Trading update and outlook

Allwyn said its business had continued to perform and develop well despite weaker consumer sentiment as winter approaches.

The operator stressed that its Q3 performance was broadly in line with its expectations for the year, whereby stronger performance in some products and geographies offset a somewhat weaker performance in others.

Shares in Bragg Gaming Group fell by more than 7% today (11 November), despite the firm reporting a 62.3% rise in revenue to 20.9m in Q3 2022.

Revenue growth was primarily driven by the onboarding of new customers in various jurisdictions, the supplier said, particularly in the Netherlands.

Based on H1 2022 GGR reports from the Dutch regulator together with Bragg’s internal data, the supplier estimated that it currently holds a market share of 33% in the Netherlands.

In Q3 2022, gross profit increased by 57.6% compared to the same period in 2021 and reached €10.4m, with the gross profit margin seeing a slight decrease to 50%.
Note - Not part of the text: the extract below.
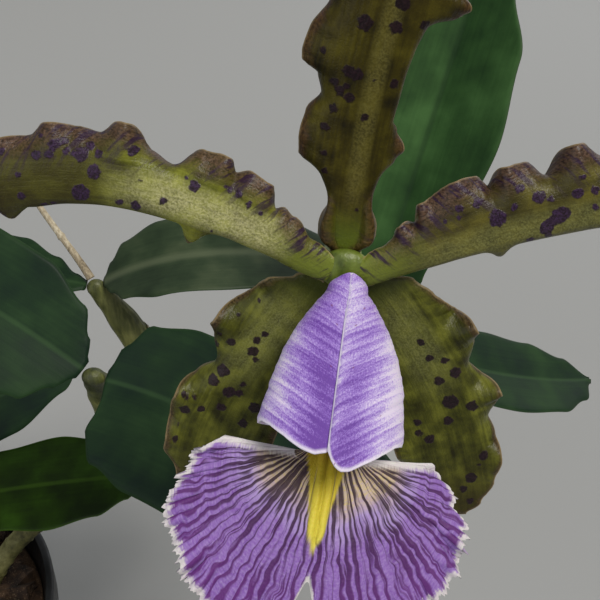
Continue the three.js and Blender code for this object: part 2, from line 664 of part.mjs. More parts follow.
// The lip: two side lobes wrapped into a tube over the column, and a wide fan in front of them.
// half and gain are the tube's half width at its foot and what it gains; roof and floor are heights, from
// foot to mouth.
const TUBE = {
  foot: [0.6, -3.5, 2], slope: 37, reach: 26.4, lean: 1, half: 3, gain: 6.7, flare: 3.4, shrink: 5,
  roof: [3.9, 6], floor: [2, 3.6], foldOver: 0.7, overlap: 0.5,
};
const FAN = { origin: [0.1, -19.9, 17.8], neck: 4.2, spread: 92, reach: 27, turn: 3.5 };
const TUBE_ROWS = [0, 0.08, 0.18, 0.3, 0.45, 0.6, 0.75, 0.88, 1];
const TUBE_COLUMNS = [0, 0.14, 0.28, 0.4, 0.5, 0.58, 0.66, 0.75, 0.84, 0.92, 1];
const BACK_EDGE = [[0, 0], [0.5, -0.02], [0.75, -0.07], [1, -0.1]];
const LEFT_EDGE = [[0, 0.78], [0.3, 0.74], [0.5, 0.74], [0.6, 0.8], [0.72, 0.9], [0.86, 0.95], [1, 0.87]];
const RIGHT_EDGE = [[0, 0.78], [0.3, 0.76], [0.5, 0.79], [0.6, 0.86], [0.72, 0.94], [0.86, 0.99], [1, 0.92]];
const FAN_ROWS = [-1, -0.5, 0, 0.16, 0.34, 0.52, 0.68, 0.82, 0.92, 1];
const FAN_SIDE = [3.5, 8, 14, 22, 32, 44, 56, 68, 80, 92];
const FAN_COLUMNS = [...FAN_SIDE.map((degrees) => -degrees).reverse(), 0, ...FAN_SIDE];

function tubePoint(s, p) {
  const slope = radians(TUBE.slope);
  const around = Math.abs(p);
  const sign = Math.sign(p);
  const angle = Math.PI * around;
  const front = along(p < 0 ? LEFT_EDGE : RIGHT_EDGE, around);
  const place = THREE.MathUtils.lerp(along(BACK_EDGE, around), front, s);
  const opened = 1 - Math.pow(1 - THREE.MathUtils.clamp(place, 0, 1), TUBE.flare);
  const half = TUBE.half + TUBE.gain * opened + TUBE.shrink * Math.min(place, 0);
  const roof = THREE.MathUtils.lerp(...TUBE.roof, place);
  const floor = THREE.MathUtils.lerp(...TUBE.floor, place);
  const fold = THREE.MathUtils.smoothstep(around, 0.8, 1);
  const narrow = 1 - 0.5 * place * Math.max(0, Math.cos(angle));
  const across = sign * (half * Math.pow(Math.sin(angle), 0.8) * narrow - TUBE.foldOver * fold);
  const rise = Math.cos(angle);
  const above = TUBE.overlap * sign * fold * THREE.MathUtils.smoothstep(place, 0, 0.25);
  const lift = above - Math.sign(rise) * Math.pow(Math.abs(rise), 0.85) * (rise > 0 ? floor : roof);
  const [x, y, z] = TUBE.foot;
  const run = place * TUBE.reach;
  return inFlower([
    x + across - TUBE.lean * place,
    y - run * Math.sin(slope) + lift * Math.cos(slope),
    z + run * Math.cos(slope) + lift * Math.sin(slope),
  ]);
}

function fanPoint(g, degrees) {
  const turn = radians(degrees);
  const wide = Math.abs(degrees) / FAN.spread;
  const notch = Math.exp(-Math.pow(degrees / 6, 2));
  const reach = FAN.reach * (1 - 0.44 * Math.pow(wide, 3.4)) * (1 - 0.34 * notch);
  const spread = Math.max(g, 0);
  const across = Math.sin(turn) * (FAN.neck + (reach - FAN.neck) * spread) * (g < 0 ? 1 + 0.12 * g : 1);
  const forward = g < 0 ? 6 * g : Math.cos(turn) * reach * spread;
  const steps = 10;
  let out = 0;
  let down = 0;
  for (let k = 0; k < steps; k += 1) {
    const y = (forward * (k + 0.5)) / steps;
    const angle = radians(along([[-6, 36], [0, 38], [6, 48], [25, 64]], y));
    out += (Math.cos(angle) * forward) / steps;
    down += (Math.sin(angle) * forward) / steps;
  }
  const wave = 0.7 * Math.pow(spread, 3) * Math.sin(turn * 7);
  const curl = -0.006 * across * across + wave;
  const swing = radians(FAN.turn);
  const [x, y, z] = FAN.origin;
  const drop = curl * 0.6 - down;
  return inFlower([
    x + across * Math.cos(swing) + drop * Math.sin(swing),
    y - across * Math.sin(swing) + drop * Math.cos(swing),
    z + out + curl * 0.8,
  ]);
}

function buildLip() {
  const columns = [...TUBE_COLUMNS.slice(1).reverse().map((p) => -p), ...TUBE_COLUMNS];
  const tube = sheet(TUBE_ROWS.map((s) => columns.map((p) => tubePoint(s, p))), () => LIP_THICKNESS);
  const fan = sheet(FAN_ROWS.map((g) => FAN_COLUMNS.map((d) => fanPoint(g, d))), () => LIP_THICKNESS + 0.1);
  return geometryOf(solidFrom(tube).add(solidFrom(fan)));
}

// The column runs through the tube and ends in its cap.
const COLUMN = { foot: [0, -0.3, -0.5], reach: 19 };

function columnRib() {
  const slope = radians(TUBE.slope);
  const place = (run) => inFlower([
    COLUMN.foot[0] - run * 0.02,
    COLUMN.foot[1] - run * Math.sin(slope),
    COLUMN.foot[2] + run * Math.cos(slope),
  ]);
  return new Rib([0, 1 / 3, 2 / 3, 1].map((s) => place(s * COLUMN.reach)), RIGHT);
}

function buildColumn() {
  const profile = [[0, 0], [0, 1.2], [0.2, 1.3], [0.45, 1.8], [0.7, 2.4], [0.92, 2.4], [1, 2.1], [1, 0]];
  return turned(columnRib(), profile, 12);
}

function buildCap() {
  const profile = [[1, 0, GAP], [1, 1.9, GAP], [1, 2, 1.2], [1, 1.4, 2.3], [1, 0, 2.7]];
  return turned(columnRib(), profile, 12);
}

add('pot', buildPot(), FINISH.pot);
add('bark_medium', buildMedium(), FINISH.medium);
add('rhizome', buildRhizome(), FINISH.rhizome);
for (const [name, growth] of Object.entries(GROWTHS)) {
  add(`pseudobulb_${name}`, buildBulb(growth), FINISH.bulb);
}
for (const leaf of LEAVES) {
  add(leaf.name, buildLeaf(leaf), leaf.young ? FINISH.youngLeaf : FINISH.leaf);
}
SOIL_ROOTS.forEach((points, k) => add(`soil_root_${k + 1}`, buildRoot(points), FINISH.root));
AIR_ROOTS.forEach((points, k) => add(`air_root_${k + 1}`, buildRoot(points), FINISH.root));
add('new_shoot', buildShoot(), FINISH.youngLeaf);
add('old_flower_stalk', buildOldStalk(), FINISH.sheath);
add('flower_stem', buildStem(), FINISH.stem);
add('flower_sheath', buildSheath(), FINISH.sheath);
for (const tepal of TEPALS) {
  add(tepal.name, buildTepal(tepal), FINISH.tepal);
}
add('lip', buildLip(), FINISH.lip);
add('column', buildColumn(), FINISH.column);
add('anther_cap', buildCap(), FINISH.column);

export default plant;
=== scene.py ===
import math
from functools import partial

import bpy
import numpy as np
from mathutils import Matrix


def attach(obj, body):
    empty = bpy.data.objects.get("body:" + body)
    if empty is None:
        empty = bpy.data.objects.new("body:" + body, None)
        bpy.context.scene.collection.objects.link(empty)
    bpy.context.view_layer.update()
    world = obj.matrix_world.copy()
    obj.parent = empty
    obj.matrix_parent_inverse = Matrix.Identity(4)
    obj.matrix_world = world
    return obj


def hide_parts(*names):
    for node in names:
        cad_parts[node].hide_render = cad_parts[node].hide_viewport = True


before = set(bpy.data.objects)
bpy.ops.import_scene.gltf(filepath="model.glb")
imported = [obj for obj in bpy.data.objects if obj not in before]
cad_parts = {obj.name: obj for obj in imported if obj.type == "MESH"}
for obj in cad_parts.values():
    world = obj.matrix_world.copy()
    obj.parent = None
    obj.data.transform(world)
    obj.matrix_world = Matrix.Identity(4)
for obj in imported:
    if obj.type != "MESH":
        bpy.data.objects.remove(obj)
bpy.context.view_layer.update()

mm = 0.001

# the camera stands in front of the flower, looks down at it and takes in the leaves behind
cameraFacts = {"place": (162.6, -203.8, 378.0), "pitchDown": 34.2, "lens": 54, "sensor": 36}


def linear(hexColour):   # sRGB hex to the linear colour that shaders take
    values = [int(hexColour[k:k + 2], 16) / 255 for k in (1, 3, 5)]
    return tuple(v / 12.92 if v <= 0.04045 else ((v + 0.055) / 1.055) ** 2.4 for v in values) + (1.0,)


def addNode(tree, kind, inputs=(), ramp=(), **settings):   # one node with its settings and links
    whole = kind.startswith(("Geometry", "Function", "NodeGroup"))
    node = tree.nodes.new(kind if whole else "ShaderNode" + kind)
    for name, value in settings.items():
        setattr(node, name, value)
    for socket, value in inputs.items() if isinstance(inputs, dict) else enumerate(inputs):
        if hasattr(value, "outputs"):
            value = next(s for s in value.outputs if s.enabled)
        if hasattr(value, "is_output"):
            tree.links.new(value, node.inputs[socket])
        else:
            node.inputs[socket].default_value = value
    for k, (place, colour) in enumerate(ramp):
        stops = node.color_ramp.elements
        stop = stops[k] if k < 2 else stops.new(place)
        stop.position = place
        stop.color = linear(colour)
    return node


def newObject(name, data):
    made = bpy.data.objects.new(name, data)
    bpy.context.scene.collection.objects.link(made)
    return made


camera = newObject("camera", bpy.data.cameras.new("camera"))
camera.location = [v * mm for v in cameraFacts["place"]]
camera.rotation_euler = (math.radians(90 - cameraFacts["pitchDown"]), 0, 0)
camera.data.lens = cameraFacts["lens"]
camera.data.sensor_width = cameraFacts["sensor"]
camera.data.clip_start = 0.01
bpy.context.scene.camera = camera
bpy.context.scene.view_settings.view_transform = "Standard"   # colours come out as the photograph's do
print("camera set")


# forms: curves, sheets and turned bodies, worked out in mm

def unit(v):
    return v / np.maximum(np.linalg.norm(v, axis=-1, keepdims=True), 1e-12)


def smooth(x, low, high):
    s = np.clip((np.asarray(x, float) - low) / (high - low), 0, 1)
    return s * s * (3 - 2 * s)


def along(knots, t):   # a smooth value read from (position, value) pairs
    k = np.array(knots, float)
    t = np.asarray(t, float)
    i = np.clip(np.searchsorted(k[:, 0], t, side="left") - 1, 0, len(k) - 2)
    return k[i, 1] + (k[i + 1, 1] - k[i, 1]) * smooth((t - k[i, 0]) / (k[i + 1, 0] - k[i, 0]), 0, 1)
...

Adjusted EBITDA for the quarter was up by 51.6% to €2.2m, at an adjusted EBITDA margin of 10.7%, a slight decline of 80 basis points from the same period in the previous year.

Cost control remained high on Bragg’s agenda. The revenue increase, an all-time high for the Nasdaq-listed company, helped to reduce the net loss for the period to €2m from €2.5m in Q3 2021.

Moreover, during the quarter Bragg secured an $8.7m convertible debt facility to strengthen its working capital, which had been significantly reduced as a result of its $30m acquisition of Spin Games.

Bragg ended the quarter with €17.2m of cash and positive cash flow from operations. The company said total operational costs continued to scale down since last year and amounted to 39.2% as a proportion of total revenue.

In addition, Bragg said its product mix continues to be trending towards turnkey solutions and proprietary content, which means increases in revenue are generally associated with lower costs of sales.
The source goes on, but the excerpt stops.